McSweeney's Mammoth Treasury of Thrilling Tales - Michael Chabon [5]
He’d prevailed upon the housekeeper to give him access to the sanctuary—in order that he might help solve the mystery of the poor man’s disappearance—and there discovered, in the course of tearing the entire place apart, the man’s notes, a copy of the precious map: everything. On one of the three islands there was said to be a secret opening, a hidden entry to a sort of lagoon otherwise completely encircled by rock and ice. He was to look for light blue ice along the water level, under a half-dome overhang, to paddle up to that place, and to push through what he found. That would be his private gate into the unknown.
It had reached the point at which his friends had noticed that the great majority of his expressions reflected discontent, and he’d started speaking openly about being crowded round by an oppressive world. Everything had been herded into a few narrow margins; everything had been boxed up and organized. What was zoology—or paleontology —but an obsessive reordering of the boxes? Finding what science insisted wasn’t there—that was the real contribution.
He liked to believe that he was the sort of man who viewed the world with an unprejudiced eye and judged it in a reasonable way.

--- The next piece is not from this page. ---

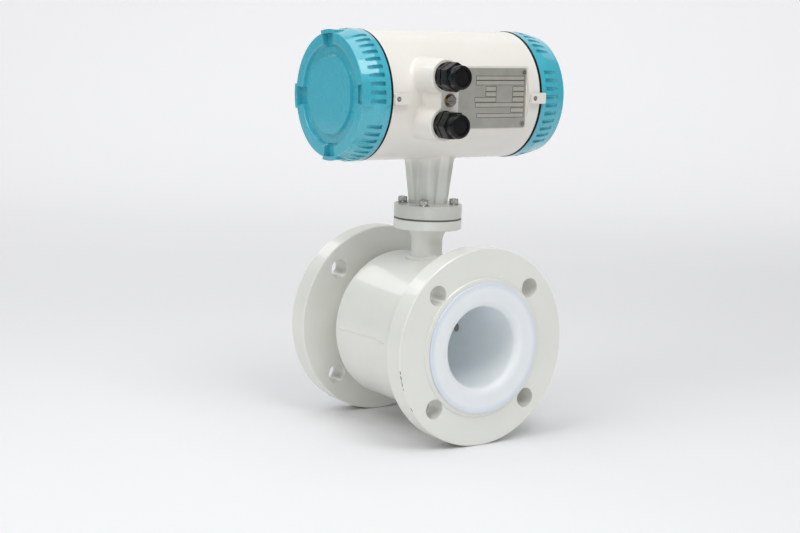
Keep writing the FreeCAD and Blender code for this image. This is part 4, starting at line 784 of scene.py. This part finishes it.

In letters to those few undemanding correspondents who’d remained in touch, he described himself as suppliant before the mysteries of Nature.
He felt more frequently as though his only insight was his desire to be left alone. Passing mirrors, he noticed that his bearing was that of someone who’d seen his share of trouble and expected more on the way.
He didn’t find himself to be particularly shy. When addressed he always responded. He had proposed to one woman, and she had visibly recoiled, and replied that their friendship had been so good and so pleasant that it would have been a pity to have spoiled it.
His first memory was of beating on the fireplace hob with a spoon. Asked by his father what he thought he was doing, he replied, “I’m playing pretty music.”
His mother, whose family had made a fortune in shipbuilding, was prone to remarks like, “I have upgraded my emeralds, down through the years.”
As a boy he’d felt his head to be full of pictures no one else could see. It was as if the air had been heavy-laden with strange thoughts and ideas. He’d grown up on an estate far outside of their little town, with his brother Freddy as his closest and only friend. Freddy had been two years older. They’d trapped bandicoots and potoroos in the understory of eucalyptus stands, and Freddy had taught him how to avoid getting nipped by jew lizards and scaly-foots. They’d ridden each other everywhere on the handlebars of their shared bicycle, and worked together on chores. They couldn’t have been more different in their parents’ eyes: tall and fair Freddy, who’d announced at the age of fourteen that he’d been called upon to minister to lost souls in the interior, once he came of age; and the diminutive Roy, with a mat of brown hair he’d never fully wrestled into order and a tendency to break jars of preserves or homemade wine just from restlessness. Freddy had helped out at the local hospital, while Roy had collected filthy old bones and left them lying around the house. Freddy’s only failing, in fact, seemed to have been his inability to more fully transform his brother.
Until it all went smash, the day before Roy’s fourteenth birthday, when Freddy, on an errand to the lumber mill, somehow had pitched into the circular saw and had been cut open from sternum to thigh. He’d lived for two days. His brother had visited him twice in the hospital, and each time Freddy had ignored him. Just before he had died, in Roy’s presence, he had asked their mother if she could hear the angels singing. She had fallen to weeping again, and had told him she couldn’t. “What a beautiful city,” he had responded. And then he had died.
Tedford’s father had never mentioned the accident again. His mother had talked about it only with her sister and a close cousin. They’d had one other daughter, Mina, who had caught a chill and died at the age of seven.